YOUR INSTRUCTIONS
Copy the data exactly from the line that contains "lid_half_width, foot_height), foot_edge_radius)" through the line that contains "for node in", keeping both end lines and leaving out everything else.

+++ COLLECTED MATERIAL +++

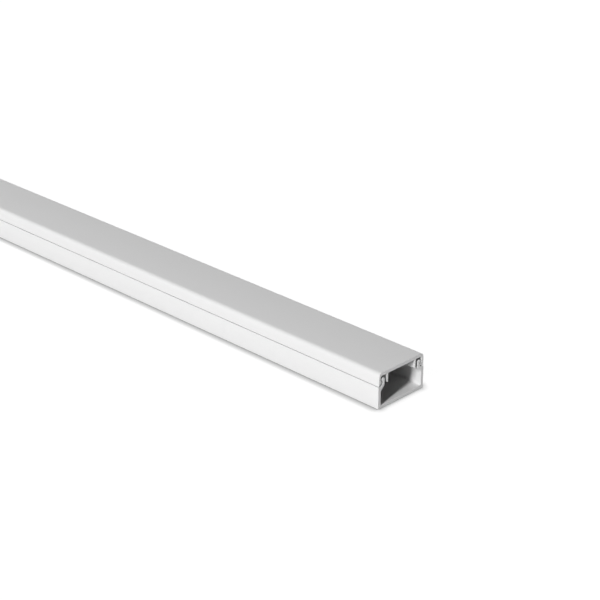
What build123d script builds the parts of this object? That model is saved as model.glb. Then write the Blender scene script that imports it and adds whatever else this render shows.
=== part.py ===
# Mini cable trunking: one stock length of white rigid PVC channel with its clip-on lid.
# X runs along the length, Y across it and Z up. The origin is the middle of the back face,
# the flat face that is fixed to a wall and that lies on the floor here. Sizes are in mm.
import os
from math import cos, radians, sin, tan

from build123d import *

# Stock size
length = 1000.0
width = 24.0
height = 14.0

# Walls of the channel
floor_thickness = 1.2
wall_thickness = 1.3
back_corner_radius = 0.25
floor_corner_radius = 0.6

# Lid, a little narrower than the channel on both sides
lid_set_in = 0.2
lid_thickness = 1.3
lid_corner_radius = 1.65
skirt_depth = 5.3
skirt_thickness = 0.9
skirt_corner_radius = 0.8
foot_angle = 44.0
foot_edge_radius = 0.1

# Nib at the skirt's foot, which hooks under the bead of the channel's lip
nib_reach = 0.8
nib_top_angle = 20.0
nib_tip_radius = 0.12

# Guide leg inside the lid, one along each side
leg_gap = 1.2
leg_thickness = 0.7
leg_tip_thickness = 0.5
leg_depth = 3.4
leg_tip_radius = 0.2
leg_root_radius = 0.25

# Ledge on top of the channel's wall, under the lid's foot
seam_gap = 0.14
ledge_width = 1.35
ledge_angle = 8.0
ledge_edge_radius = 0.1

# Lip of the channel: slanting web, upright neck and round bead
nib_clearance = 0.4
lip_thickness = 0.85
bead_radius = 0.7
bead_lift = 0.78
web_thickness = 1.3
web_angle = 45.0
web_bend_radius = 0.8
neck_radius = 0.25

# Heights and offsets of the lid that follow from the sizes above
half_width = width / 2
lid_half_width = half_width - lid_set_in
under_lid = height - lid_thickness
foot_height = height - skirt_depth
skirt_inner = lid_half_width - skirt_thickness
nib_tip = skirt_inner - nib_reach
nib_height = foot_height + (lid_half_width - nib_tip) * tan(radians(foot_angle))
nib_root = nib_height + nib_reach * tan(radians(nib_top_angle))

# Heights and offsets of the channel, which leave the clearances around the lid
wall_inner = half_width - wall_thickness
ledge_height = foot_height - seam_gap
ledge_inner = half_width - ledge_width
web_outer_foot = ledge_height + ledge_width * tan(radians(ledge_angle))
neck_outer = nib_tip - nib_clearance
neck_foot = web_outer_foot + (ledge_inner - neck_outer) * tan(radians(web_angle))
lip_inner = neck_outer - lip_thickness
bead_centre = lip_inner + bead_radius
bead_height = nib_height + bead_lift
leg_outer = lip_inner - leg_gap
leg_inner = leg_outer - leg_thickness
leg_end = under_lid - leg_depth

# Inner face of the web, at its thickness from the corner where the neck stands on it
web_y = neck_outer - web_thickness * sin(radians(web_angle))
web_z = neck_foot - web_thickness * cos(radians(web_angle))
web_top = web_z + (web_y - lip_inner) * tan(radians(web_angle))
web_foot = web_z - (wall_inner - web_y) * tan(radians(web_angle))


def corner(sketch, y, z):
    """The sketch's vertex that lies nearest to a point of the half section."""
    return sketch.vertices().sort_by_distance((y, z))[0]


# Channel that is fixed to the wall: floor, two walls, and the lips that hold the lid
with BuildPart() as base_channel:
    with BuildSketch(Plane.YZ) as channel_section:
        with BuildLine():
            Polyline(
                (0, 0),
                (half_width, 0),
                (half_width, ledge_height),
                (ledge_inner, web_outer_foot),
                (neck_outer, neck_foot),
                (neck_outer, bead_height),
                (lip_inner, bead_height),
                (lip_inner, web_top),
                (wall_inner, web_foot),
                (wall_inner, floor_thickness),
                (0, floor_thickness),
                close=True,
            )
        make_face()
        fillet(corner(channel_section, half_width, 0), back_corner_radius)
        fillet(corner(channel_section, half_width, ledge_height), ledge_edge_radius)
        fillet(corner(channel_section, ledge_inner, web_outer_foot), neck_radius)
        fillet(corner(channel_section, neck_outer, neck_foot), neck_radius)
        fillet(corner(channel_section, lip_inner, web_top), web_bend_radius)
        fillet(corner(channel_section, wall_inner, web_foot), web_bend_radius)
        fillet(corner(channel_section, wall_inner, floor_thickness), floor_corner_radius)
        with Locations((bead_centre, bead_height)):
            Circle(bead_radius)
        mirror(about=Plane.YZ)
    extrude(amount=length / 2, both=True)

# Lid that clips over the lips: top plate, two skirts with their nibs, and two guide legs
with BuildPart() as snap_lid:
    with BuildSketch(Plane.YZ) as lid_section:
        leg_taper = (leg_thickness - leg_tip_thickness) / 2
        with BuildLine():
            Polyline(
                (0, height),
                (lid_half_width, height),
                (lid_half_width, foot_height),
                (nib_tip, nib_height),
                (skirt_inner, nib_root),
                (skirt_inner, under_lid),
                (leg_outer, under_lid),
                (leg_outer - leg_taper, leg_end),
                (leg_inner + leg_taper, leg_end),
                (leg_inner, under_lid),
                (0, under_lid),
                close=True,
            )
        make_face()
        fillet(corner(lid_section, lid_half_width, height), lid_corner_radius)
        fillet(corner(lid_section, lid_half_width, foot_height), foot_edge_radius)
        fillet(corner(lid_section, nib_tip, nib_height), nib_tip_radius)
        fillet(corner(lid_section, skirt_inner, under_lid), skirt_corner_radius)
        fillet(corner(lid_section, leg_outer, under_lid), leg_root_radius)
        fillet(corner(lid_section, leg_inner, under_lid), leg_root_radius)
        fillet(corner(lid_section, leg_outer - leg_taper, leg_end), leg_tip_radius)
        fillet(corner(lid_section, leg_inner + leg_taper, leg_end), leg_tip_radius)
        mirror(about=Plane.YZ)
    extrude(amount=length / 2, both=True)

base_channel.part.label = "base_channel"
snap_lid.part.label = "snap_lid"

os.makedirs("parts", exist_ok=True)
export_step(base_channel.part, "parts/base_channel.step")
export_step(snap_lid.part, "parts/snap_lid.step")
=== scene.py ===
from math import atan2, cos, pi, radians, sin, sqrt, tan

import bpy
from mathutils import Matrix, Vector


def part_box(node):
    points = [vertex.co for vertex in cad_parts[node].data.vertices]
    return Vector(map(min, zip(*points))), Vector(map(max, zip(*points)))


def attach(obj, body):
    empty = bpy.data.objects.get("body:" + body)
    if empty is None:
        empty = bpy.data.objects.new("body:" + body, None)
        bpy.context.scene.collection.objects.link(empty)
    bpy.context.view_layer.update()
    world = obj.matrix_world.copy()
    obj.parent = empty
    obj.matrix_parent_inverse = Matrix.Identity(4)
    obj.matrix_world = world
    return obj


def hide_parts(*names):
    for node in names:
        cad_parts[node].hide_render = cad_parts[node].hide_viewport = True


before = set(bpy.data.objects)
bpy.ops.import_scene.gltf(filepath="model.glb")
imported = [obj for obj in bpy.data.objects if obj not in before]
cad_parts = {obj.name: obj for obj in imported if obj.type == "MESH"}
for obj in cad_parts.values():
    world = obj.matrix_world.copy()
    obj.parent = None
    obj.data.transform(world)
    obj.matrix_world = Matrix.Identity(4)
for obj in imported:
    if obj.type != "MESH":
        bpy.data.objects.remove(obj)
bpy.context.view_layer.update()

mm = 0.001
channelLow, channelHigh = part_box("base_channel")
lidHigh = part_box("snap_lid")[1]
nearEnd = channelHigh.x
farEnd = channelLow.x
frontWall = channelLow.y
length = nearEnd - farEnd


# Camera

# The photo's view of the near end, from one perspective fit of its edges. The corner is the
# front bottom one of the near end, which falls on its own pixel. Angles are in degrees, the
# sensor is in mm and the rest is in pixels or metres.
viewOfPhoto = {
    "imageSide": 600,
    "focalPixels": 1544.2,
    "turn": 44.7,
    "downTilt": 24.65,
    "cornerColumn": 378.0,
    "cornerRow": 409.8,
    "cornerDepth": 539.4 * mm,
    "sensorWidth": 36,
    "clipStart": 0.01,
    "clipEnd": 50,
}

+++

RESPONSE FOR THIS EXERCISE
        fillet(corner(lid_section, lid_half_width, foot_height), foot_edge_radius)
        fillet(corner(lid_section, nib_tip, nib_height), nib_tip_radius)
        fillet(corner(lid_section, skirt_inner, under_lid), skirt_corner_radius)
        fillet(corner(lid_section, leg_outer, under_lid), leg_root_radius)
        fillet(corner(lid_section, leg_inner, under_lid), leg_root_radius)
        fillet(corner(lid_section, leg_outer - leg_taper, leg_end), leg_tip_radius)
        fillet(corner(lid_section, leg_inner + leg_taper, leg_end), leg_tip_radius)
        mirror(about=Plane.YZ)
    extrude(amount=length / 2, both=True)

base_channel.part.label = "base_channel"
snap_lid.part.label = "snap_lid"

os.makedirs("parts", exist_ok=True)
export_step(base_channel.part, "parts/base_channel.step")
export_step(snap_lid.part, "parts/snap_lid.step")
=== scene.py ===
from math import atan2, cos, pi, radians, sin, sqrt, tan

import bpy
from mathutils import Matrix, Vector


def part_box(node):
    points = [vertex.co for vertex in cad_parts[node].data.vertices]
    return Vector(map(min, zip(*points))), Vector(map(max, zip(*points)))


def attach(obj, body):
    empty = bpy.data.objects.get("body:" + body)
    if empty is None:
        empty = bpy.data.objects.new("body:" + body, None)
        bpy.context.scene.collection.objects.link(empty)
    bpy.context.view_layer.update()
    world = obj.matrix_world.copy()
    obj.parent = empty
    obj.matrix_parent_inverse = Matrix.Identity(4)
    obj.matrix_world = world
    return obj


def hide_parts(*names):
    for node in names:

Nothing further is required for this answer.